**SUPPLIED DATA**:
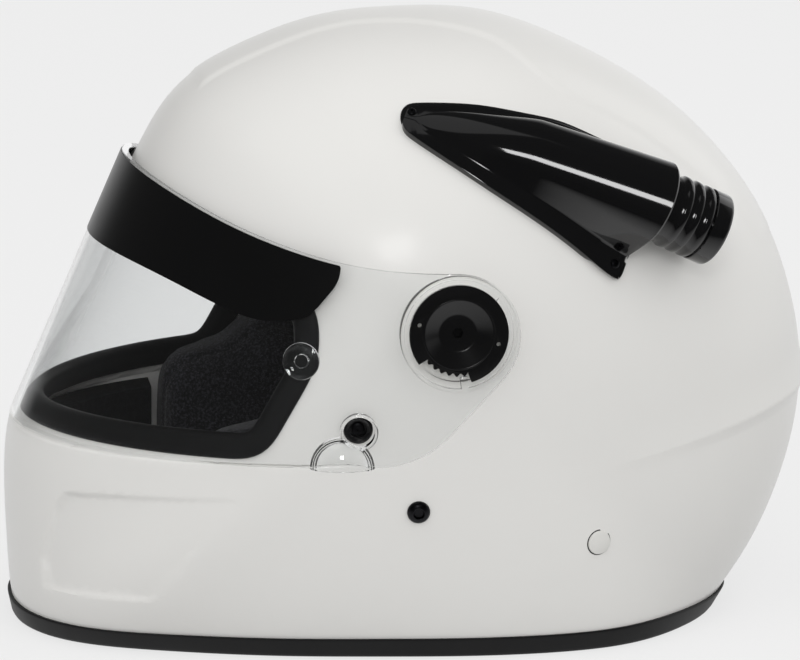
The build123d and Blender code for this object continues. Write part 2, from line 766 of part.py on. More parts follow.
def neck_roll():
    """The pad round the back of the neck opening."""
    roll = head_form(shell_wall + cheek_gap) - head_form(shell_wall + cheek_gap + neck_roll_thickness)
    return roll & zone(neck_roll_reach, rear_limit, neck_roll_base, liner_base - soft_gap)


def strap_path(side, end):
    """The middle line of a chin strap: down inside the shell, round a bend and in towards the middle."""
    depth = shell_wall + strap_seat_gap + strap_thickness / 2
    places = []
    for height in (strap_anchor_height + strap_width / 2, (strap_anchor_height + strap_fall_height) / 2,
                   strap_fall_height):
        plane = seat(-strap_anchor_back, height)
        place = plane.origin - plane.z_dir * depth
        places.append((place.X, place.Z))
    fall = (places[2][0] - places[1][0]) / (places[2][1] - places[1][1])
    corner = (places[2][0] + fall * (strap_run_height - places[2][1]), strap_run_height)
    return [(side * x, z) for x, z in (places[0], places[1], corner, (end, strap_run_height))]


def strap_solid(face):
    """A strap's edge view, drawn in X and Z, made as wide as the strap."""
    plane = Plane(origin=(0, -strap_anchor_back - strap_width / 2, 0), x_dir=(1, 0, 0), z_dir=(0, -1, 0))
    return extrude(plane * face, -strap_width)


def ribbon(points, radii):
    """A strap's edge view along a path with rounded corners."""
    path = FilletPolyline(*points, radius=radii)
    return trace(path, line_width=strap_thickness)


def chin_strap_left():
    """The left strap: hung from its anchor, with a sewn loop for the two rings."""
    loop = ring_wire_radius * 2 + ring_pair_gap / 2 + ring_loop_gap
    points = strap_path(1, strap_end_reach + loop)
    face = ribbon(points, [strap_soft_radius, strap_bend_radius])
    eye = Pos(strap_end_reach, strap_run_height)
    face = face + eye * Circle(loop + strap_thickness) - eye * Circle(loop)
    return strap_solid(face) - bar(strap_seats[0], anchor_shank_radius, -2 * overrun, 0)


def chin_strap_right():
    """The right strap: a plain tail, folded back and held by a snap."""
    points = strap_path(-1, tail_end_reach)
    fold = strap_run_height + 2 * tail_fold_radius
    points += [(-tail_end_reach, fold), (-tail_fold_reach, fold)]
    near = tail_fold_radius * fold_roundness_share
    face = ribbon(points, [strap_soft_radius, strap_bend_radius, near, near])
    return strap_solid(face) - bar(strap_seats[1], anchor_shank_radius, -2 * overrun, 0) - strap_snap()


def strap_snap():
    """The snap that holds the right strap's folded end."""
    plane = Plane(origin=(-tail_fold_reach + snap_inset, -strap_anchor_back, strap_run_height))
    top = 2 * tail_fold_radius + strap_thickness / 2
    low = -strap_thickness / 2
    return bar(plane, snap_radius, top, top + snap_thickness) + bar(plane, snap_stem_radius, low, top) \
        + bar(plane, snap_radius, low - snap_thickness, low)


def d_ring(level):
    """One wire ring with a straight bar; level is its height over the pair's middle at rest."""
    half = ring_inner_width / 2 + ring_wire_radius
    points = [(0, -half), (ring_reach, -half), (ring_reach, half), (0, half)]
    wide = half * ring_nose_share
    path = FilletPolyline(*points, radius=[ring_corner_radius, wide, wide, ring_corner_radius], close=True)
    droop = radians(ring_droop_deg)
    plane = Plane(
        origin=(strap_end_reach, -strap_anchor_back, strap_run_height),
        x_dir=(-cos(droop), 0, -sin(droop)),
        z_dir=(-sin(droop), 0, cos(droop)),
    )
    wire = plane * Pos(0, 0, level) * path
    start = wire.edges().sort_by(SortBy.LENGTH)[-1]
    section_plane = Plane(origin=start @ 0.5, z_dir=start % 0.5)
    return sweep(section_plane * Circle(ring_wire_radius), path=wire)


def strap_anchor_screw(side):
    """The strap anchor's screw, its domed head outside the shell."""
    plane = strap_seats[0 if side > 0 else 1]
    shank = bar(plane, anchor_shank_radius, -anchor_depth, anchor_head_rise / 2)
    return dome(plane, anchor_head_radius, anchor_head_rise, base_form) + shank


def strap_anchor_nut(side, strap):
    """The strap anchor's round nut, inside the strap."""
    plane = strap_seats[0 if side > 0 else 1]
    middle = -shell_wall - strap_seat_gap - strap_thickness
    nut = bar(plane, anchor_nut_radius, middle - strap_thickness / 2 - anchor_nut_thickness, middle)
    nut -= strap + bar(plane, anchor_shank_radius, -2 * overrun, 0)
    return nut.solids().sort_by(SortBy.VOLUME)[-1]


def restraint_insert(side):
    """The threaded insert of a head-restraint anchor: a flange inside the shell, a barrel through it."""
    plane = restraint_seats[0 if side > 0 else 1]
    flange = bar(plane, restraint_flange_radius, -shell_wall - restraint_flange_thickness, 0) & inner_form
    barrel = bar(plane, restraint_barrel_radius, -shell_wall - restraint_flange_thickness, 0) & base_form
    return flange + barrel - bar(plane, restraint_plug_shank, -overrun, overrun)


def restraint_plug(side):
    """The plug in a head-restraint anchor's thread: a low round head and a shank."""
    plane = restraint_seats[0 if side > 0 else 1]
    head = bar(plane, restraint_plug_radius, -restraint_plug_rise, restraint_plug_rise)
    head = fillet(head.edges().sort_by(plane_distance(plane))[-1], restraint_plug_round)
    return head - base_form + bar(plane, restraint_plug_shank, -restraint_plug_depth, restraint_plug_rise / 2)


def spigot_plane():
    """The plane at the hose spigot's root, its Z along the spigot and its Y away from the shell."""
    start = Vector(*spigot_start)
    axis = (Vector(*spigot_end) - start).normalized()
    out = seat(*scoop_rear).z_dir
    return Plane(origin=start, x_dir=out.cross(axis), z_dir=axis)


def scoop_body(inset):
    """The intake's body as a solid: arched sections along its seat line, moved in by the inset."""
    line = Spline(scoop_tip, scoop_middle, scoop_rear)
    wires = []
    for along, size, lift in scoop_section_shares:
        radius = scoop_rear_radius * size - inset
        place = line @ along
        course = line % along
        plane = seat(place.X, place.Y)
        if along < 1:
            normal = plane.z_dir
            ahead = Vector(-(normal.Y * course.X + normal.Z * course.Y) / normal.X, course.X, course.Y)
            plane = Plane(origin=plane.origin + normal * (scoop_rear_lift * lift),
                          x_dir=normal.cross(ahead), z_dir=ahead)
        else:
            plane = spigot_plane().offset(-inset)
        leg = scoop_rear_lift * lift + scoop_leg
        arch = Polyline((radius, 0), (radius, -leg), (-radius * scoop_flare_share, -leg), (-radius, 0)) \
            + ThreePointArc((-radius, 0), (0, radius), (radius, 0))
        wires.append((plane * make_face(arch)).faces()[0].outer_wire())
    return Solid.make_loft(wires)


scoop_cavity = scoop_body(scoop_wall)


def scoop_footprint():
    """The flange's outline, pushed out past the shell's left side."""
    points = [(scoop_tip[0] + along * scoop_length, scoop_tip[1] - down * scoop_drop)
              for along, down in scoop_flange_shares]
    face = make_face(Spline(*points, periodic=True))
    return extrude(Plane.YZ * face, shell_half_width + overrun)


def scoop():
    """The side air intake: a hollow body that widens to the hose spigot, and its flange on the shell."""
    tip_radius = scoop_rear_radius * scoop_section_shares[0][1]
    nose = Pos(*seat(*scoop_tip).origin) * Sphere(tip_radius)
    skirt = head_form(-scoop_gasket_thickness)
    flange = head_form(-scoop_gasket_thickness - scoop_flange_thickness) & scoop_footprint()
    solid = scoop_body(0) + nose + flange - skirt - scoop_cavity
    solid -= bar(spigot_plane(), spigot_neck_radius, -spigot_root_length, spigot_root_length)
    for plane in scoop_screw_seats:
        solid -= bar(plane, intake_screw_shank_radius, -overrun, overrun)
    return solid.solids().sort_by(SortBy.VOLUME)[-1]


def scoop_gasket():
    """The soft gasket between the intake's flange and the shell."""
    sheet = (head_form(-scoop_gasket_thickness) & scoop_footprint()) - base_form - scoop_cavity
    for plane in scoop_screw_seats:
        sheet -= bar(plane, intake_screw_shank_radius, -overrun, overrun)
    return sheet.solids().sort_by(SortBy.VOLUME)[-1]


def scoop_screw(plane):
    """One of the intake's fixing screws."""
    height = scoop_gasket_thickness + scoop_flange_thickness
    rise = intake_screw_head_radius / 2
    head = dome(plane.offset(height), intake_screw_head_radius, rise, head_form(-height))
    return head + bar(plane, intake_screw_shank_radius, height - intake_screw_length, height)


def hose_spigot():
    """The barbed spigot that the air hose pushes on, with a plain collar at its end."""
    profile = [(spigot_bore_radius, -spigot_root_length), (spigot_neck_radius, -spigot_root_length)]
    place = spigot_neck_length
    for _ in range(spigot_barbs):
        profile += [(spigot_neck_radius, place),
                    (spigot_barb_radius, place + spigot_barb_pitch - spigot_barb_ramp),
                    (spigot_barb_radius, place + spigot_barb_pitch - spigot_barb_land)]
        place += spigot_barb_pitch
        profile.append((spigot_neck_radius, place - spigot_barb_land))
    profile += [(spigot_barb_radius, place), (spigot_barb_radius, place + spigot_collar_length),
                (spigot_bore_radius, place + spigot_collar_length)]
    face = make_face(Polyline(*profile, close=True))
    end = face.vertices().sort_by_distance(Vector(spigot_barb_radius, place + spigot_collar_length))[0]
    face = fillet(end, spigot_round)
    turned = revolve(Plane.XZ * face, axis=Axis.Z)
    return spigot_plane() * turned


shell = outer_shell()
export("outer_shell", shell)
export("eyeport_gasket", eyeport_gasket(shell))
export("base_trim", base_trim(shell))
export("visor", visor())
export("sun_strip", sun_strip())
export("latch_post", latch_post())
export("latch_rivet", latch_rivet())
for side, name in ((1, "left"), (-1, "right")):
    export(f"tear_off_post_{name}", tear_off_post(side))
    export(f"pivot_base_{name}", pivot_base(side))
    export(f"pivot_screw_{name}", pivot_screw(side))
    export(f"pivot_nut_{name}", pivot_nut(side))
    export(f"ratchet_ring_{name}", ratchet_ring(side))
    export(f"cheek_pad_{name}", cheek_pad(side))
    export(f"restraint_insert_{name}", restraint_insert(side))
    export(f"restraint_plug_{name}", restraint_plug(side))
export("impact_liner", impact_liner())
export("chin_liner", chin_liner())
export("crown_pad", crown_pad())
export("neck_roll", neck_roll())
left_strap = chin_strap_left()
right_strap = chin_strap_right()
export("chin_strap_left", left_strap)
export("chin_strap_right", right_strap)
export("strap_snap", strap_snap())
anchor_nuts = [strap_anchor_nut(1, left_strap), strap_anchor_nut(-1, right_strap)]
export("strap_anchor_screws", Compound(children=[strap_anchor_screw(side) for side in (1, -1)]))
export("strap_anchor_nuts", Compound(children=anchor_nuts))
ring_level = ring_wire_radius + ring_pair_gap / 2
export("d_ring_upper", d_ring(ring_level))
export("d_ring_lower", d_ring(-ring_level))
export("air_intake", scoop())
export("air_intake_gasket", scoop_gasket())
export("air_intake_screws", Compound(children=[scoop_screw(plane) for plane in scoop_screw_seats]))
export("hose_spigot", hose_spigot())
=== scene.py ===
# %% [markdown]
# # An auto racing helmet, dressed in Blender
# The CAD model is the fixed frame. This lesson gives it the surfaces that a camera sees: a glossy
# white shell, a clear visor, black moulded parts, rubber edges and cloth linings.

# %% Load the CAD frame
import math
import bpy
import numpy as np
from mathutils import Matrix, Vector


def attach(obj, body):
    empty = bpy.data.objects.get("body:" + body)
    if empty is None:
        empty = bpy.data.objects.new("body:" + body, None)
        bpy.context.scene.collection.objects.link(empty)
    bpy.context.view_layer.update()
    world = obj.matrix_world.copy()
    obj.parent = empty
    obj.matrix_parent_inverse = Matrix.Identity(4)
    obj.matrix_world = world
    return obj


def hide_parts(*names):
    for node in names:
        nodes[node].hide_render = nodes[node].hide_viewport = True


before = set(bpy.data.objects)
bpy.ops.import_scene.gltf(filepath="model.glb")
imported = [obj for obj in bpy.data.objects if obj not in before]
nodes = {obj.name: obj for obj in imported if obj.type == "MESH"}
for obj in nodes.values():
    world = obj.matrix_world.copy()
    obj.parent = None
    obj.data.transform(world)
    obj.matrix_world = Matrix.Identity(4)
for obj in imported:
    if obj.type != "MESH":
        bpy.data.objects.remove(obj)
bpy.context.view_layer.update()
bpy.ops.object.select_all(action="DESELECT")

# %% [markdown]
# ## Camera, floor and light
# The photograph was taken with a long lens from the wearer's left, a little above the helmet. A long
# lens keeps both sides nearly parallel, so the camera stands more than two metres away. The floor is
# white paper with a white room behind it, so no horizon line shows in the camera's view.

# %% Camera
view = bpy.context.scene
view.view_settings.view_transform = "Standard"
bpy.ops.object.camera_add(location=(2.210, -0.3106, 0.5564))
camera = bpy.context.object
camera.rotation_euler = (Vector((0, -0.0065, 0.1194)) - camera.location).to_track_quat("-Z", "Y").to_euler()
camera.data.lens = 236
camera.data.sensor_width = 36
view.camera = camera
print("camera at", tuple(round(c, 3) for c in camera.location))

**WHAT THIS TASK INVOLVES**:
Include the first line, the line containing "return roll &", and every line between them, copied exactly from the material above; output no other line.

**RESULT FOR THIS TASK**:
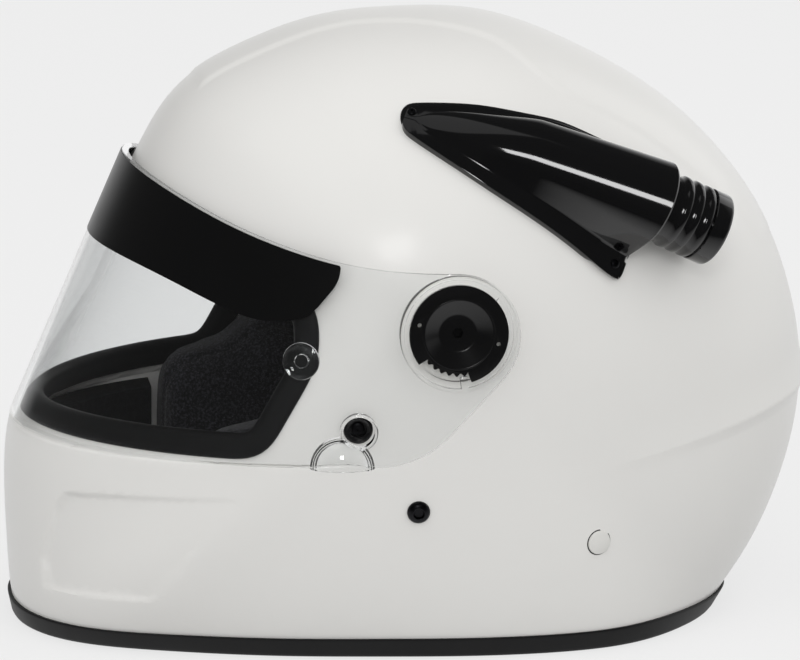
The build123d and Blender code for this object continues. Write part 2, from line 766 of part.py on. More parts follow.
def neck_roll():
    """The pad round the back of the neck opening."""
    roll = head_form(shell_wall + cheek_gap) - head_form(shell_wall + cheek_gap + neck_roll_thickness)
    return roll & zone(neck_roll_reach, rear_limit, neck_roll_base, liner_base - soft_gap)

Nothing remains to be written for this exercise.